Dr Peter English, Retired Consultant in Communicable Disease Control, Former Editor of Vaccines in Practice, Immediate past Chair of the BMA Public Health Medicine Committee, said:
“The press release is disappointing. As far as I can tell, it refers only to effectiveness against (any) infection. It doesn’t go into detail in the press release itself – you’d have to read and understand the papers it links to – but I assume “infection” means “confirmed infection”, ie people who report having tested positive.
“There are various ways in which vaccines can or might be effective.
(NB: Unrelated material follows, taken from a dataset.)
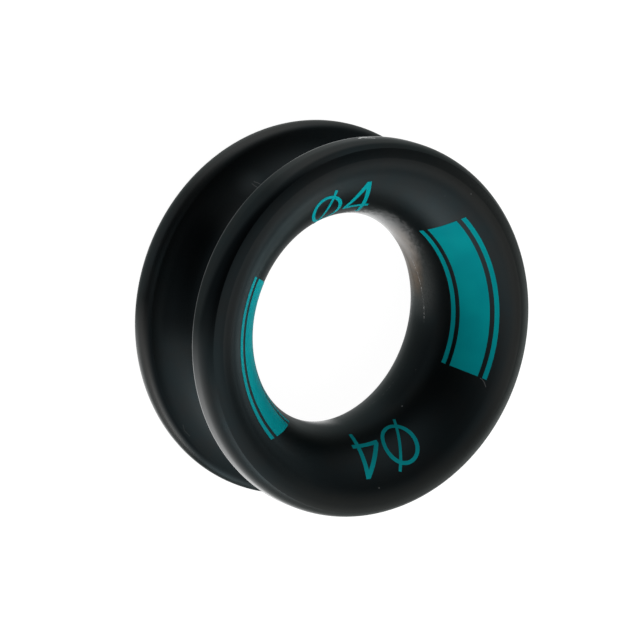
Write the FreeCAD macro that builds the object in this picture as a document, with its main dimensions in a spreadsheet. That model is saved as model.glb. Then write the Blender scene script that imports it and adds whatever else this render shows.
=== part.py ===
import FreeCAD, Part
import math
import os

import Sketcher

# Low friction ring for a 4 mm rope: one piece, turned from aluminium bar, lying on its end.
# The origin is the ring's centre, +Z runs along its axis, and all sizes are in millimetres.

drivingSizes = {
    "throatDiameter": 9.0,   # narrowest place of the hole, at half width
    "throatWall": 1.5,       # metal between the throat and the bottom of the rope groove
    "grooveDepth": 2.0,      # rope groove, from the rim to its bottom
    "grooveOpening": 4.0,    # rope groove, across its mouth at the rim
    "edgeBreak": 0.05,       # 45-degree break on the two edges of the groove's mouth
    "rimWidth": 0.4,         # straight part of each flange's rim
    "cornerRadius": 1.2,     # round from the rim to the crease on each face
    "lipRadius": 1.5,        # round from the crease over the crown and into the hole
    "crownInset": 0.85,      # from the rim in to the crown, the circle that the ring lies on
    "crownRise": 0.9,        # from the end of the straight rim up to the crown
}

# Sizes that follow from the driving ones, as the sheet's own formulas
followingSizes = {
    "rimRadius": "throatDiameter / 2 + throatWall + grooveDepth",
    "outsideDiameter": "2 * rimRadius",
    "crownRadius": "rimRadius - crownInset",
    "cornerHeight": "grooveOpening / 2 + rimWidth",    # of the corners' centres above the middle plane
    "crownHeight": "cornerHeight + crownRise",
    "lipHeight": "crownHeight - lipRadius",            # of the lips' centres above the middle plane
    "ringWidth": "2 * crownHeight",                    # from crown to crown, along the axis
}

# How far the finished ring may be from its outside sizes
sizeTolerance = 0.001

# Where the arcs of the fresh sketch end, in degrees, before its constraints pull them into place
cornerEnd = 42    # corner, at the crease
lipStart = 69     # lip, at the crease
lipEnd = 115      # lip, where it runs into the hole

# Which point of a sketch element a constraint holds
startPoint, endPoint, centrePoint = range(1, 4)

# The sketch's own horizontal axis, whose start point is the sketch's origin
horizontalAxis = -1
origin = (horizontalAxis, startPoint)


def makeSheet(doc):
    """Spreadsheet with one size in each row: its name, and its value under an alias of that name."""
    sheet = doc.addObject("Spreadsheet::Sheet", "Sizes")
    cells = {name: str(value) for name, value in drivingSizes.items()}
    cells.update({name: f"={formula}" for name, formula in followingSizes.items()})
    for row, (name, content) in enumerate(cells.items(), start=1):
        sheet.set(f"A{row}", name)
        sheet.set(f"B{row}", content)
        sheet.setAlias(f"B{row}", name)
    doc.recompute()
    return sheet


def addArc(sketch, centre, radius, firstAngle, lastAngle):
    circle = Part.Circle(FreeCAD.Vector(*centre, 0), FreeCAD.Vector(0, 0, 1), radius)
    arc = Part.ArcOfCircle(circle, math.radians(firstAngle), math.radians(lastAngle))
    return sketch.addGeometry(arc, False)


def addLine(sketch, start, end):
    line = Part.LineSegment(FreeCAD.Vector(*start, 0), FreeCAD.Vector(*end, 0))
    return sketch.addGeometry(line, False)


def addMark(sketch, place):
    return sketch.addGeometry(Part.Point(FreeCAD.Vector(*place, 0)), True)


def bindSize(sketch, name, formula, kind, *elements):
    """Adds a size to the sketch at its value, and ties it to the sheet."""
    value = float(sketch.evalExpression(formula))
    index = sketch.addConstraint(Sketcher.Constraint(kind, *elements, value))
    sketch.renameConstraint(index, name)
    sketch.setExpression(f"Constraints.{name}", formula)


def drawSection(body, sheet):
    """Section of the ring on the body's XZ plane, one closed line of arcs, straight rims and edge breaks.

    The hole's curve is one arc that touches the throat and runs smoothly into both lips. Each lip passes its
    crown and meets the corner of its rim at a crease. The groove's seat is one arc through its bottom and both
    edge breaks. The radius of the hole's curve and of the seat follows from the sizes round them.
    """
    sketch = body.newObject("Sketcher::SketchObject", "RingSection")
    plane = next(f for f in body.Origin.OriginFeatures if f.Role == "XZ_Plane")
    sketch.AttachmentSupport = [(plane, "")]
    sketch.MapMode = "FlatFace"

    rim = sheet.rimRadius
    throat = sheet.throatDiameter / 2
    bottom = rim - sheet.grooveDepth
    crown = sheet.crownRadius
    lip = sheet.lipRadius
    lipHeight = sheet.lipHeight
    corner = sheet.cornerRadius
    cornerHeight = sheet.cornerHeight
    mouth = sheet.grooveOpening / 2
    edge = sheet.edgeBreak

    # Anticlockwise round the metal, from the hole's curve by the lower flange to the upper one
    bore = addArc(sketch, (rim, 0), rim - throat, lipEnd, 360 - lipEnd)
    lowerLip = addArc(sketch, (crown, -lipHeight), lip, -lipEnd, -lipStart)
    lowerCorner = addArc(sketch, (rim - corner, -cornerHeight), corner, -cornerEnd, 0)
    lowerRim = addLine(sketch, (rim, -cornerHeight), (rim, -mouth))
    lowerBreak = addLine(sketch, (rim, -mouth), (rim - edge, edge - mouth))
    seat = addArc(sketch, (rim, 0), sheet.grooveDepth, 90, 270)
    upperBreak = addLine(sketch, (rim - edge, mouth - edge), (rim, mouth))
    upperRim = addLine(sketch, (rim, mouth), (rim, cornerHeight))
    upperCorner = addArc(sketch, (rim - corner, cornerHeight), corner, 0, cornerEnd)
    upperLip = addArc(sketch, (crown, lipHeight), lip, lipStart, lipEnd)
    throatMark = addMark(sketch, (throat, 0))
    bottomMark = addMark(sketch, (bottom, 0))
    crownMark = addMark(sketch, (crown, sheet.crownHeight))

    for joint, first, firstEnd, second, secondEnd in (
        ("Tangent", bore, endPoint, lowerLip, startPoint),
        ("Coincident", lowerLip, endPoint, lowerCorner, startPoint),
        ("Tangent", lowerCorner, endPoint, lowerRim, startPoint),
        ("Coincident", lowerRim, endPoint, lowerBreak, startPoint),
        ("Coincident", lowerBreak, endPoint, seat, endPoint),
        ("Coincident", seat, startPoint, upperBreak, startPoint),
        ("Coincident", upperBreak, endPoint, upperRim, startPoint),
        ("Tangent", upperRim, endPoint, upperCorner, startPoint),
        ("Coincident", upperCorner, endPoint, upperLip, startPoint),
        ("Tangent", upperLip, endPoint, bore, startPoint),
    ):
        sketch.addConstraint(Sketcher.Constraint(joint, first, firstEnd, second, secondEnd))
    for lower, lowerPoint, upper, upperPoint in (
        (lowerLip, centrePoint, upperLip, centrePoint),
        (lowerCorner, centrePoint, upperCorner, centrePoint),
        (lowerBreak, startPoint, upperBreak, endPoint),
        (lowerBreak, endPoint, upperBreak, startPoint),
    ):
        sketch.addConstraint(
            Sketcher.Constraint("Symmetric", lower, lowerPoint, upper, upperPoint, horizontalAxis))
    for mark, curve in ((throatMark, bore), (bottomMark, seat)):
        sketch.addConstraint(Sketcher.Constraint("PointOnObject", mark, startPoint, horizontalAxis))
        sketch.addConstraint(Sketcher.Constraint("PointOnObject", mark, startPoint, curve))
    sketch.addConstraint(Sketcher.Constraint("PointOnObject", crownMark, startPoint, upperLip))
    sketch.addConstraint(Sketcher.Constraint("Vertical", crownMark, startPoint, upperLip, centrePoint))
    sketch.addConstraint(Sketcher.Constraint("Equal", lowerLip, upperLip))
    sketch.addConstraint(Sketcher.Constraint("Equal", lowerCorner, upperCorner))
    sketch.addConstraint(Sketcher.Constraint("Vertical", lowerRim))

    bindSize(sketch, "throatRadius", "Sizes.throatDiameter / 2", "DistanceX", *origin, throatMark, startPoint)
    bindSize(sketch, "throatWall", "Sizes.throatWall",
             "DistanceX", throatMark, startPoint, bottomMark, startPoint)
    bindSize(sketch, "grooveDepth", "Sizes.grooveDepth",
             "DistanceX", bottomMark, startPoint, upperRim, startPoint)
    bindSize(sketch, "grooveOpening", "Sizes.grooveOpening",
             "DistanceY", lowerRim, endPoint, upperRim, startPoint)
    bindSize(sketch, "breakDepth", "Sizes.edgeBreak",
             "DistanceX", upperBreak, startPoint, upperBreak, endPoint)
    bindSize(sketch, "breakWidth", "Sizes.edgeBreak",
             "DistanceY", upperBreak, startPoint, upperBreak, endPoint)
    bindSize(sketch, "rimWidth", "Sizes.rimWidth",
             "DistanceY", upperRim, startPoint, upperRim, endPoint)
    bindSize(sketch, "cornerRadius", "Sizes.cornerRadius", "Radius", upperCorner)
    bindSize(sketch, "lipRadius", "Sizes.lipRadius", "Radius", upperLip)
    bindSize(sketch, "crownInset", "Sizes.crownInset",
             "DistanceX", crownMark, startPoint, upperRim, startPoint)
    bindSize(sketch, "crownRise", "Sizes.crownRise",
             "DistanceY", upperRim, endPoint, crownMark, startPoint)
    return sketch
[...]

They might prevent infection altogether (and thereby onward transmission); they can reduce the duration, and level, of infectiousness in people who, despite vaccination, become infected; and they can prevent minor symptomatic infection (cough/cold/headache), more serious flu-like illness not requiring hospitalisation, illness severe enough to require hospitalisation, illness severe enough to require critical care (ICU admission), and death.
“There is a world of difference between efficacy against, on the one hand, any infection and on the other hand, illness severe enough to require hospitalisation, critical care, or to cause death.
“I am disappointed that the press release failed to tease out these differences, to explain more clearly what it means by “infection risk reduction”, and to comment on effectiveness against different outcomes.”
Dr Simon Clarke, Associate Professor in Cellular Microbiology, University of Reading, said:
“The ZOE app is a useful tool in monitoring people’s symptoms and that is what it relies on for its data, but on its own it cannot accurately monitor the number of infections in the population, as some have claimed.
“The app is dependent on a self-selecting cohort, so even though the sample size is large, it does not necessarily use a study group which is reflective of the UK population.
“Therefore these data are likely to be under-reporting infections as anyone with the virus but without symptoms, won’t be reporting this to the app. It seems likely that the ZOE app would therefore lead to over-reporting of the protection given by the vaccines.
“It is also hard to compare infection rates between May and July in the UK and claim the difference is due to waning effects of vaccination, when wider community infections were more than eight times higher on 31 July (when there were 26144 new daily cases) than on 26 May (when there were 3067 new cases).
“The claim that immunity levels will hit around 50% by Christmas is not based on any robust analysis of data, and seems more like a finger in the air prediction. Immunity is a complex process and we cannot assume people’s immunity will fade at a uniform rate over time.
“However other, more robust data from other studies shows that while double vaccinated individuals are well protected against infection, and even better protected against serious disease, their level of immunity differs between individuals, and does dissipate over time. This is a reminder that we cannot rely on vaccines alone to prevent the spread of Covid. Lessons from countries like Israel, where the majority of the population were vaccinated early in 2021, shows that a new wave of infections, driven by new more infectious variants, can still drive up infection rates quickly.”